Private charities have been more successful than government welfare for several reasons. First, private charities are able to individualize their approach to the circumstances of poor people in ways that governments can never do. Government regulations must be designed to treat all similarly situated recipients alike. Glenn C. Loury of Boston University explains the difference between welfare and private charities on that point. "Because citizens have due process rights which cannot be fully abrogated . . . public judgments must be made in a manner that can be defended after the fact, sometimes even in court." The result is that most government programs rely on the simple provision of cash or other goods and services without any attempt to differentiate between the needs of recipients.

Take, for example, the case of a poor person who has a job offer. But she can't get to the job because her car battery is dead. A government welfare program can do nothing but tell her to wait two weeks until her welfare check arrives. Of course, by that time the job will be gone. A private charity can simply go out and buy a car battery (or even jump-start the dead battery).

The sheer size of government programs works against individualization. As one welfare case worker lamented, "With 125 cases it's hard to remember that they're all human beings. Sometimes they're just a number." Bureaucracy is a major factor in government welfare programs. For example, a report on welfare in Illinois found procedures requiring "nine forms to process an address change, at least six forms to add or delete a member of a household, and a minimum of six forms to report a change in earnings or employment." All that for just one program.

In her excellent book Tyranny of Kindness, Theresa Funiciello, a former welfare mother, describes the dehumanizing world of the government welfare system--a system in which regulations and bureaucracy rule all else. It is a system in which illiterate homeless people with mental illnesses are handed 17-page forms to fill out, women nine months pregnant are told to verify their pregnancies, a woman who was raped is told she is ineligible for benefits because she can't list the baby's father on the required form. It is a world totally unable to adjust to the slightest deviation from the bureaucratic norm.

In addition to being better able to target individual needs, private charities are much better able to target assistance to those who really need help. Because eligibility requirements for government welfare programs are arbitrary and cannot be changed to fit individual circumstances, many people in genuine need do not receive assistance, while benefits often go to people who do not really need them. More than 40 percent of all families living below the poverty level receive no government assistance. Yet more than half of the families receiving means-tested benefits are not poor. Thus, a student may receive food stamps, while a homeless man with no mailing address goes without. Private charities are not bound by such bureaucratic restrictions.

Private charity also has a better record of actually delivering aid to recipients. Surprisingly little of the money being spent on federal and state social welfare programs actually reaches recipients. In 1965, 70 cents of every dollar spent by the government to fight poverty went directly to poor people.
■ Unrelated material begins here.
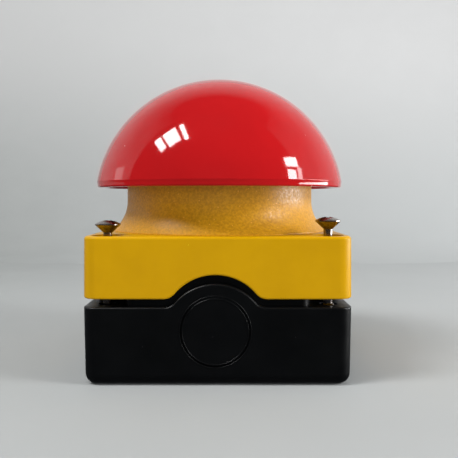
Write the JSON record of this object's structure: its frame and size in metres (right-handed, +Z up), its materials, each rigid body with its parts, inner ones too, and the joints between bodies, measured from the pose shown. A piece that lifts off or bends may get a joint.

Today, 70 cents of every dollar goes, not to poor people, but to government bureaucrats and others who serve the poor. Few private charities have the bureaucratic overhead and inefficiency of government programs.
Democratic policies are increasingly being defended on 'charitable' grounds, from healthcare policies to economic policies to environmental policies, but the truth of the matter is that government is a poor method of distributing charity. Instead of relying on government and its horrible charitable giving, all of these programs should be ended and the money spent on them should be returned to citizens. Even if a small percentage of this money was given in charity, then it would be more successful than government programs, and as long as there are a lot of conservative Republicans around, we can be sure that a good percentage of money will be donated and not a small percentage (according to studies, liberals don't donate to charity- they feel superior by taking money from you and giving that to charity).